Shari Redstone endured decades of brutal, Succession-worthy corporate and interfamily combat before she was finally able to take over the entertainment company that her father, Sumner, had ruled with an iron fist.
But by early 2022, two years after his death, Redstone was putting her own stamp on the family business, laying out an ambitious strategy to take on Netflix and changing its name to Paramount.
By Redstone’s side as she announced this new vision was her trusted chief executive, Bob Bakish. The two had an easy rapport, swapping lines from Paramount’s Top Gun. “I feel the need — the need for speed!” Bakish exclaimed. “You go, Maverick!” Redstone responded.
It has been a rocky run ever since. The streaming service, Paramount+, has lost billions of dollars, the company’s shares have fallen by 50 per cent and its debt was recently downgraded to junk. This week, Redstone dismissed Bakish just as she faces the critical decision over whether to sell the family business — and to whom.
Some executives and observers in Hollywood say Redstone’s tenure atop her family’s empire has been nothing short of tragic. Her critics argue it was delusional to thrust Paramount headfirst into a costly streaming battle with the much larger Netflix and Disney.

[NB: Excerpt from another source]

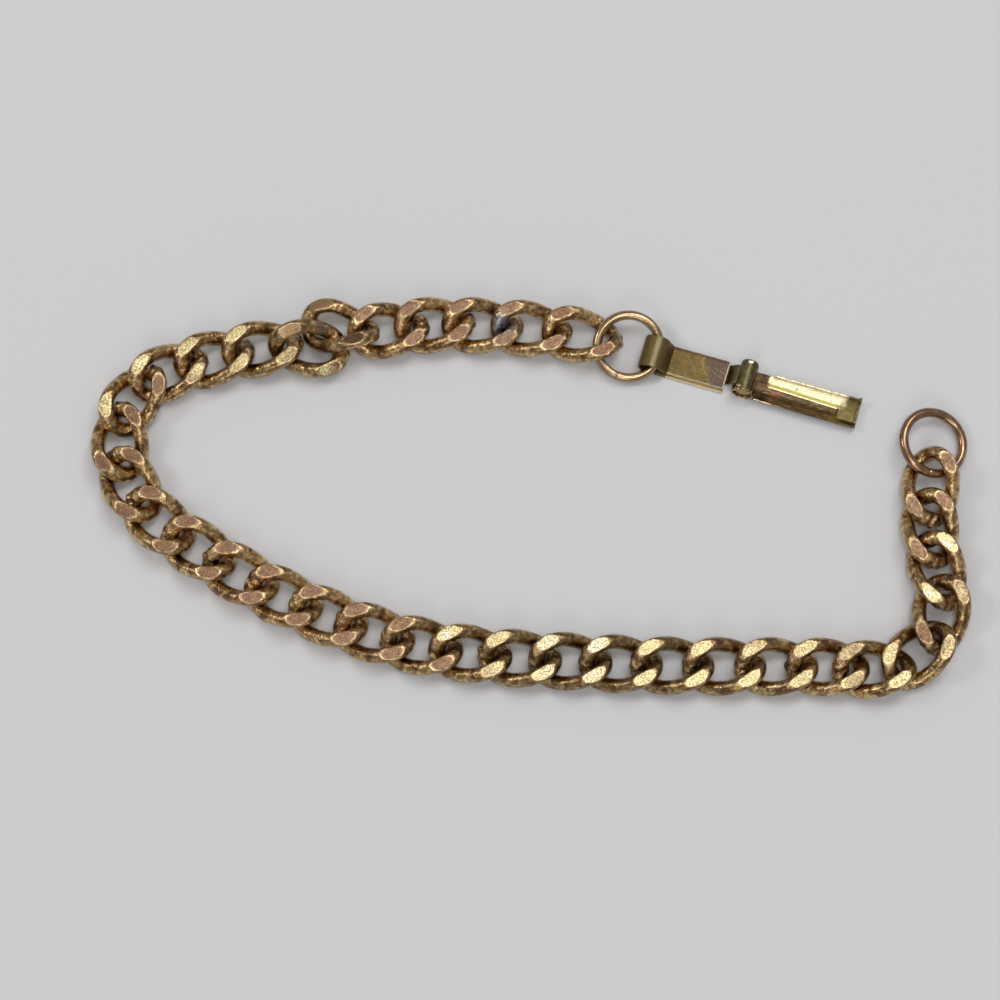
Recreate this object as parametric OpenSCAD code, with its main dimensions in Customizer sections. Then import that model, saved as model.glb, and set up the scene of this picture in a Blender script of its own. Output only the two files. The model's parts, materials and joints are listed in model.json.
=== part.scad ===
// Link bracelet lying open: a curb chain, a jump ring at each end and a fold-over clasp.
// Millimetres. X runs along the chain's long side, Y across, Z up from the surface it lies on.

/* [Curb links] */
// Half the length of a link, to the middle of its wire
link_half_length = 3.30; // [2.5:0.05:4.5]
// Half the width of a link, to the middle of its wire
link_half_width = 2.08; // [1.5:0.02:3]
// How far the twist lifts a crown above the link's middle
link_twist_rise = 0.88; // [0.6:0.01:1.2]
// Share of the rise that broadens each crown
link_crown_share = 0.25; // [0:0.05:0.45]
// Radius of the link wire
link_wire_radius = 0.72; // [0.5:0.01:0.9]
// Height of the ground flats above and below the link's middle
link_flat_height = 1.28; // [1:0.01:1.6]
// Straight pieces round a link's loop
link_stations = 16; // [10:2:16]
// Sides round the link wire
link_wire_sides = 6; // [5:1:6]

/* [Jump rings] */
// Outer diameter of both jump rings
ring_outer_diameter = 7.0; // [5:0.1:9]
// Diameter of the jump ring wire
ring_wire_diameter = 0.93; // [0.6:0.01:1.2]
// How far past the curl's middle the clasp's ring seats
ring_seat = 0.43; // [0.3:0.01:0.5]

/* [Clasp plate] */
// Width of the plate's strip
strip_width = 3.2; // [2:0.1:4]
// Thickness of the strip
strip_thickness = 0.26; // [0.2:0.01:0.35]
// Outer radius of the curl round the jump ring
curl_radius = 1.25; // [1:0.01:2]
// Angle up from the curl's middle at which the upper leaf leaves it
curl_leave_angle = 12; // [5:1:30]
// Distance from the curl's outside to the crease where the upper leaf turns flat
crease_x = 2.83; // [2.7:0.01:3.2]
// Air between the two layers of the leaf
leaf_gap = 0.08; // [0.02:0.01:0.3]
// Distance from the curl's outside to the end of the upper leaf
leaf_end = 8.52; // [6:0.02:9]
// How far the tongue sits to the far side of the strip's middle
tongue_offset = 0.35; // [0:0.05:0.5]
// Width of the tongue's neck
neck_width = 2; // [1:0.05:3]
// Level run of the neck before it rises to the bar
neck_level_run = 0.22; // [0.1:0.01:0.5]
// Thickness of the neck where it runs into the bar
neck_root_thickness = 0.4; // [0.3:0.02:0.5]
// Distance from the curl's outside to the hinge bar
bar_x = 10.4; // [10:0.1:12]
// Radius of the tongue's crossbar, which is the hinge bar
bar_radius = 0.85; // [0.6:0.01:0.95]
// Length of the crossbar
bar_length = 3.5; // [3.3:0.1:4]
// Chamfer on the crossbar's ends
bar_chamfer = 0.18; // [0.05:0.01:0.3]

/* [Clasp lever] */
// Distance from the curl's outside to the open lever's far end
lever_end = 21.7; // [18:0.1:25]
// Width of the lever's trough
lever_width = 3.15; // [2.6:0.05:3.6]
// How far the trough sits to the near side of the strip's middle
lever_offset = 0.1; // [0:0.01:0.3]
// Depth of the trough
lever_depth = 0.8; // [0.4:0.05:1.5]
// Thickness of the lever's strip
lever_thickness = 0.2; // [0.15:0.01:0.4]
// Radial running clearance of the lever's wraps on the bar
wrap_clearance = 0.05; // [0.02:0.01:0.1]
// Gap between each wrap and the neck
wrap_side_gap = 0.12; // [0.05:0.01:0.3]
// Width of the near wrap along the bar
wrap_near_width = 0.65; // [0.3:0.05:0.7]
// Width of the far wrap along the bar
wrap_far_width = 0.4; // [0.3:0.05:0.5]
// Angle at which the wraps open upward
wrap_mouth_angle = 130; // [90:1:160]
// Direction in which the wraps' mouth faces
wrap_mouth_direction = 95; // [70:1:120]
// How far the wraps run into the trough
wrap_overlap = 0.1; // [0.05:0.01:0.15]
// Length of the cut in the trough's far wall beside the bar
wall_cut_length = 1.6; // [0:0.1:4]
// Height that the wall cut leaves
wall_cut_height = 0.3; // [0.2:0.05:0.8]
// Height of the upturned lip at the lever's end
lip_height = 1.1; // [0.8:0.05:2]
// Thickness of the lip
lip_thickness = 0.25; // [0.15:0.01:0.5]
// Length of the catch folded in at the lever's end
catch_length = 2.0; // [1:0.1:4]
// Width of the catch
catch_width = 1.2; // [0.5:0.1:2]
// Height of the catch above the surface
catch_height = 0.42; // [0.3:0.01:0.7]
// How far the catch sits to the near side of the lever's middle
catch_offset = 0.5; // [0:0.05:0.7]

/* [Hidden] */
$fn = 48;

link_count = 34;
LINKS = [for (i = [1 : link_count]) str("link_", i < 10 ? "0" : "", i)];

// Where the chain lies: link number, X and Y. Links between two rows follow a smooth curve.
ROUTE = [
    [1, 5.08, 15.86], [2, 0.16, 16.56], [4, -9.18, 17.04], [5, -13.62, 16.42], [6, -18.36, 16.5],
    [7, -21.28, 14.58], [8, -25.8, 14.58], [10, -34.82, 12.24], [11, -38.12, 9.52],
    [12, -39.3, 5.2], [13, -38.14, 0.88], [14, -35.32, -2.74], [17, -23.32, -10.12],
    [20, -10.2, -14.8], [24, 8.56, -16.5], [28, 27.98, -16.8], [29, 32.36, -17.02],
    [30, 36.54, -15.54], [31, 38.78, -11.76], [32, 38.64, -7.54], [33, 38.08, -3.32],
    [34, 38.26, 0.76]
];

// How single links settle against their neighbours: link number, lift, turn, pitch and roll.
SETTLE = [
    [1, 0.17, -3.4, 0.3, -4.3], [2, 0.05, -2.6, 0.4, 0], [4, 0.02, 4.5, 0.2, -0.3],
    [5, 0.28, 3.8, -4.1, -0.2], [6, 0.54, -30.1, 12.3, -12.6], [7, 0.49, -21.5, -13.6, 23.1],
    [8, 0.17, -1.5, 0.6, 0], [10, 0.09, 1.1, -1.7, 2.9], [11, 0.13, -1.7, -2.3, 0.9],
    [12, 0.1, 3, -0.8, -1.7], [13, 0.06, 1.2, 0.3, -1.1], [14, 0, -5.1, 0, 0],
    [29, 0.14, -7.1, -2.6, 4.8], [30, 0.2, -0.3, -3.5, 2.4], [31, 0.19, 4.3, -1.8, -3.2],
    [32, 0.14, 8.9, 0.9, -3.8], [33, 0.07, 0.9, 0.8, 0.9], [34, 0.1, -3, -1.3, 3]
];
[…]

“Any scion who is around the empire for a long time, you start to think, ‘Well, I guess I belong here’ . . . I think she finally got the keys and it was irresistible not to take a crack at it,” says a media executive who knows the Redstones. “Unfortunately, she walked into this thing in the middle of a tsunami.”

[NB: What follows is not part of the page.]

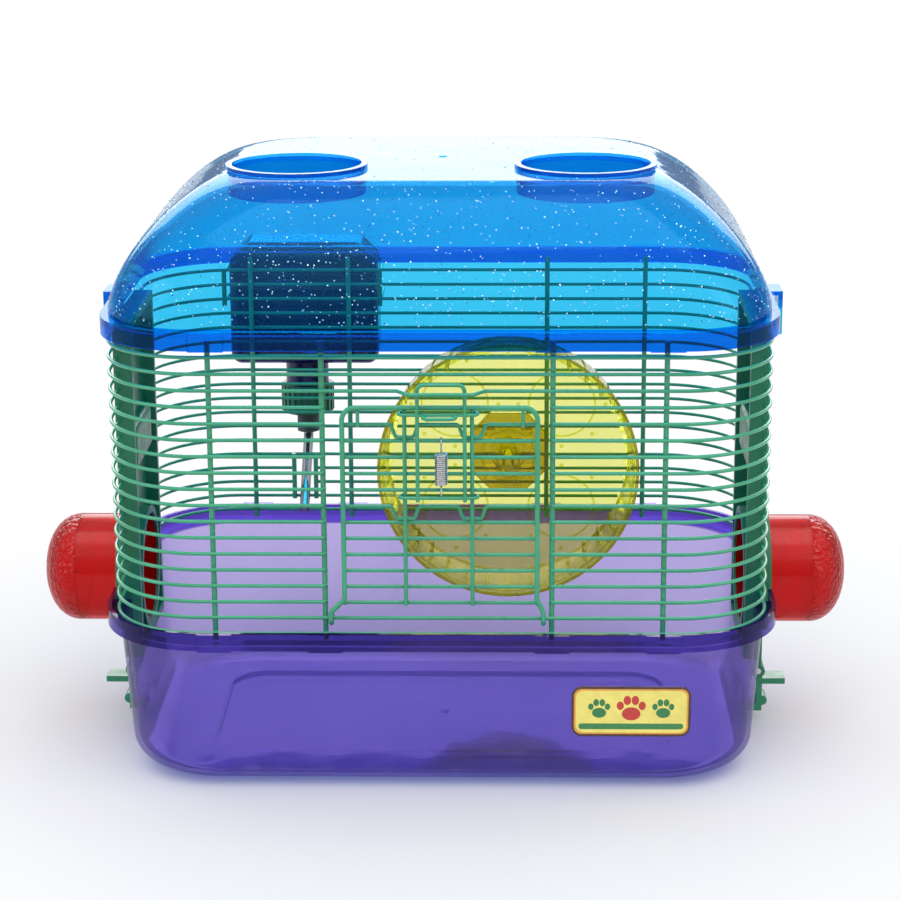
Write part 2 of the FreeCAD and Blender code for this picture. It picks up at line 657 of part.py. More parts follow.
def make_plug_sleeve():
    """Sleeve of the right plug."""
    x0 = PANEL_X - PLUG_INSIDE
    length = PLUG_INSIDE + PANEL_T + PLUG_SLEEVE
    outer = Part.makeCylinder(PLUG_R, length, V(x0, 0, PORT_Z), V(1, 0, 0))
    bore = Part.makeCylinder(PLUG_R - PLUG_WALL, length + 2, V(x0 - 1, 0, PORT_Z), V(1, 0, 0))
    return outer.cut(bore)


def dome_curve(radius, bulge):
    """Rounded profile of the plug's end, from its edge to the axis."""
    x0 = PANEL_OUT_X + PLUG_SLEEVE
    curve = Part.BezierCurve()
    curve.setPoles([V(x0, 0, PORT_Z + radius), V(x0 + bulge * DOME_FULLNESS, 0, PORT_Z + radius),
                    V(x0 + bulge, 0, PORT_Z + radius * DOME_FULLNESS), V(x0 + bulge, 0, PORT_Z)])
    return curve.toShape()


def make_plug_dome():
    """Domed end of the right plug."""
    x0 = PANEL_OUT_X + PLUG_SLEEVE
    inner_r = PLUG_R - PLUG_WALL
    inner_bulge = PLUG_DOME - PLUG_WALL
    tip = Part.LineSegment(V(x0 + inner_bulge, 0, PORT_Z), V(x0 + PLUG_DOME, 0, PORT_Z))
    edge = Part.LineSegment(V(x0, 0, PORT_Z + inner_r), V(x0, 0, PORT_Z + PLUG_R))
    edges = [dome_curve(PLUG_R, PLUG_DOME), tip.toShape(), dome_curve(inner_r, inner_bulge),
             edge.toShape()]
    face = Part.Face(Part.Wire(Part.__sortEdges__(edges)))
    dome = face.revolve(V(x0, 0, PORT_Z), V(1, 0, 0), 360)
    return dome if dome.Volume > 0 else dome.reversed()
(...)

That tsunami is the disruption that has swept over Hollywood in the Netflix era. Cable television and cinema-going, the lifeblood of the Redstone empire, have been ravaged.
Seeing the writing on the wall, Redstone has been negotiating a merger with Skydance, a Hollywood studio run by David Ellison — son of billionaire tech executive Larry — that has produced blockbusters such as Top Gun: Maverick. Skydance’s complicated offer would give Redstone a payday of about $2bn, but common stockholders complain that it will leave them out.

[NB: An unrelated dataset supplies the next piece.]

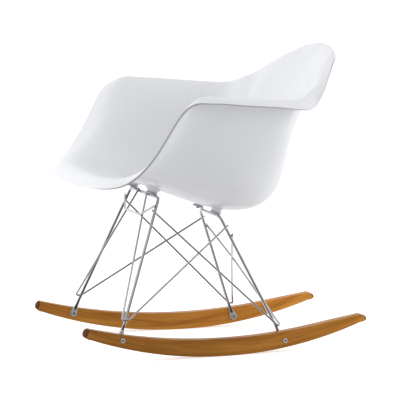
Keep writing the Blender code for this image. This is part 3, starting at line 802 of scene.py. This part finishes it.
def shell_wall_mesh(plastic, rim_shade_plastic):
    """The whole shell at its wall's thickness, without the bosses."""
    cage = shell_cage("shell")
    coat(cage, (plastic, rim_shade_plastic))
    shell = add_mesh("shell", cage)
    mirror = shell.modifiers.new("left and right", "MIRROR")
    mirror.merge_threshold = MIDDLE_GAP
    surface = shell.modifiers.new("smooth", "SUBSURF")
    surface.levels = SHELL_LEVELS
    surface.render_levels = SHELL_LEVELS
    wall = shell.modifiers.new("wall", "SOLIDIFY")
    wall.thickness = SHELL_WALL
    wall.offset = -1.0
    wall.use_even_offset = True
    # The wall's rim faces take the second material, painted grey as shade under the rim.
    wall.material_offset_rim = 1
    edge = shell.modifiers.new("rim", "BEVEL")
    edge.width = SHELL_EDGE
    edge.segments = 3
    edge.material = 0
    edge.limit_method = "ANGLE"
    edge.angle_limit = math.radians(50)
    mesh = finished_mesh(shell)
    fit_inside(mesh, CAD_BOX)
    return mesh


def build_shell(plastic, rim_shade_plastic):
    mesh = shell_wall_mesh(plastic, rim_shade_plastic)
    for _, side, bar, mount in MOUNTS:
        matrix = mount_frame(side, bar, mount, BOSS_BASE)
        profile = boss_profile(mount.boss_root, mount.boss_height)
        boss = add_mesh("boss", turned_mesh("boss", profile), matrix)
        coat(boss.data, (plastic,))
        mesh = boolean(add_mesh("shell", mesh), boss, "UNION")
        bore = add_mesh("bore", turned_mesh("bore", [
            (0.0, BOSS_BORE_DEPTH), (BOSS_BORE / 2, BOSS_BORE_DEPTH),
            (BOSS_BORE / 2, -BOSS_BORE_DEPTH), (0.0, -BOSS_BORE_DEPTH)]), matrix)
        coat(bore.data, (plastic,))
        mesh = boolean(add_mesh("shell", mesh), bore, "DIFFERENCE")
    piece("shell", add_mesh("shell", mesh), None, "shell_plastic", "seat_shell")


# ------------------------------------------------------------- turned pieces
def ring_profile(diameter, hole, thickness):
    outer, inner = diameter / 2, hole / 2
    return [(outer, thickness), (outer, 0.0), (inner, 0.0), (inner, thickness)]


def screw_profile(head, base, head_height, shank, tip):
    """Button-head screw, shank up."""
    top = base + head_height
    chamfer = shank * SHANK_CHAMFER
    rim = top - head_height * HEAD_RIM
    rise = head_height * (1 - HEAD_RIM)
    dome = [(head * math.cos(a), rim - rise * math.sin(a))
            for a in np.linspace(0.0, math.radians(60), 7)]
    return [(0.0, tip), (shank - chamfer, tip), (shank, tip - chamfer), (shank, top),
            (head, top)] + dome + [(0.0, top - head_height * HEAD_CROWN)]


def turned_piece(name, profile, matrix, edge, material, slot, node_name):
    obj = add_mesh(name, turned_mesh(name, profile), matrix)
    ease_edges(obj, edge, 2)
    piece(name, obj, material, slot, node_name)


def keyed_piece(name, profile, matrix, face, inward, finishes, slot, node_name):
    """Turned piece with a hexagonal key recess in the face at height face.

    The first finish is the piece's own, the second is the painted shade inside the recess.
    """
    body = add_mesh(name, turned_mesh(name, profile), matrix)
    ends = sorted((face - inward * HEX_DEPTH, face + inward * HEX_DEPTH))
    recess = turned_mesh("key", [
        (0.0, ends[1]), (HEX_KEY / 2, ends[1]), (HEX_KEY / 2, ends[0]), (0.0, ends[0])], 6)
    coat(body.data, finishes)
    coat(recess, finishes, 1)
    mesh = boolean(body, add_mesh("key", recess, matrix), "DIFFERENCE")
    mesh.transform(matrix.inverted())
    obj = add_mesh(name, mesh, matrix)
    ease_edges(obj, FASTENER_EDGE, 2)
    piece(name, obj, None, slot, node_name)


def build_mounts(nickel, rubber, screw_finishes):
    pad = ring_profile(PAD_DIAMETER, PLATE_HOLE, PAD_THICKNESS)
    plate = ring_profile(PLATE_DIAMETER, PLATE_HOLE, PLATE_THICKNESS)
    base = -FIT_GAP - SCREW_HEAD_HEIGHT
    tip = PLATE_THICKNESS + PAD_THICKNESS + 2 * FIT_GAP + SCREW_REACH
    screw = screw_profile(SCREW_HEAD / 2, base, SCREW_HEAD_HEIGHT, SCREW_SHANK / 2, tip)
    for label, side, bar, mount in MOUNTS:
        pad_place = mount_frame(side, bar, mount, PAD_BASE)
        plate_place = mount_frame(side, bar, mount, PLATE_BASE)
        turned_piece("pad_" + label, pad, pad_place, PAD_EDGE,
                     rubber, "pad_rubber", "mount_pad_" + label)
        turned_piece("plate_" + label, plate, plate_place, PLATE_EDGE,
                     nickel, "chrome_wire", "mount_plate_" + label)
        keyed_piece("shell_screw_" + label, screw, plate_place, base, 1,
                    screw_finishes, "fastener_steel", "mount_screw_" + label)


def build_rocker_fasteners(nickel, steel, key_shade):
    washer = ring_profile(WASHER_DIAMETER, EYE_HOLE, WASHER_THICKNESS)
    base = -FIT_GAP - BOLT_HEAD_HEIGHT
    tip = WASHER_THICKNESS + EYE_THICKNESS + 2 * FIT_GAP + BOLT_REACH
    screw = screw_profile(BOLT_HEAD / 2, base, BOLT_HEAD_HEIGHT, BOLT_SHANK / 2, tip)
    eye_face = -(ROCKER_THICKNESS / 2 + FIT_GAP + EYE_THICKNESS + FIT_GAP)
    for label, side, bolt in FEET:
        outward = rocker_frame(side).col[2].to_3d()
        seat = frame_at(on_rocker(side, bolt, eye_face - WASHER_THICKNESS), outward)
        face = frame_at(on_rocker(side, bolt, ROCKER_THICKNESS / 2 + FIT_GAP), outward)
        turned_piece("washer_" + label, washer, seat, FASTENER_EDGE,
                     steel, "fastener_steel", "rocker_washer_" + label)
        keyed_piece("bolt_" + label, screw, seat, base, 1,
                    (steel, key_shade), "fastener_steel", "rocker_bolt_" + label)
        keyed_piece("sleeve_nut_" + label, sleeve_profile(), face, SLEEVE_FLANGE_HEIGHT, -1,
                    (nickel, key_shade), "chrome_wire", "rocker_nut_" + label)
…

As Redstone plotted with Ellison, fellow scion of a billionaire, Bakish was left in the dark, according to a person close to her. Frustrated, he began searching for other deals that could save his job, triggering his dismissal by the board this week, say people familiar with the matter. Though Bakish is gone, another suitor has appeared. Private equity group Apollo and Sony presented a joint $26bn offer to Paramount this week. Redstone is said to prefer the Ellison bid, but shareholders may disagree.
Growing up in the suburbs of Boston, Shari watched her father transform her grandfather’s small cinema chain into a global media conglomerate. She studied law, like her father, and practised criminal law. But after having children, she prioritised staying home. “The one thing I was determined to do was never work in the family business,” she said.
It was not until her 40s, fresh from a divorce, that Shari relented, becoming executive vice-president of her father’s company, National Amusements. Her ascent has been unusual. While family succession is common in the media industry, it is typically limited to fathers and sons. Now 70, chatty and still with a heavy Boston accent, she is always keen to discuss baking recipes or her favourite TV shows. While she inherited her father’s strawberry blond hair, the relationship between Shari and Sumner was volatile.
Some say she was her father’s favourite child. But he also insulted her in public and private. He delivered abuse via fax, sometimes calling her the C-word. He publicly dangled the idea that Shari would succeed him, then said the opposite. In 2015, Shari wrote to her son: “Your grandfather says I will be chair over his dead body.” Sumner Redstone was just as hard on her mother, Phyllis, who was “verbally and physically and financially abused by him every day of her life”, Shari wrote in 2014.
After agreeing to a divorce that ended more than 50 years of marriage, Sumner grew increasingly erratic, fixating on a belief that he was immortal. Well into his 80s, he started relationships with girlfriends less than half his age, to whom he gifted houses, show horses and bags of cash. He tinkered with his trust dozens of times.
It was only when his health began to fail that relations with his daughter thawed. Shari took hold of his care and his businesses; the girlfriends were shown the door. But even after he died, aged 97, she still had doubts. She asked one of his friends, Tad Jankowski, if her father had ever really loved her.
There were plenty of times when Shari could have taken the cash and exited the scene, like her brother Brent, who sold his stake and decamped to Colorado with $240mn. But taking Sumner’s place and securing the Redstone legacy and the businesses they had built became a fixation. Many people who know her described it as a matter of “birthright”.
Now she must figure out how to exit the business in a way that preserves what is left of the family fortune, which has fallen by two-thirds under her watch.
Those considerations — along with the potentially opposing interests of Paramount’s shareholders — will be weighed by the special committee of the company’s board charged with evaluating bids. Deliberations could begin as soon as this weekend. For Redstone, the fate of a business she views as her legacy will be on the line.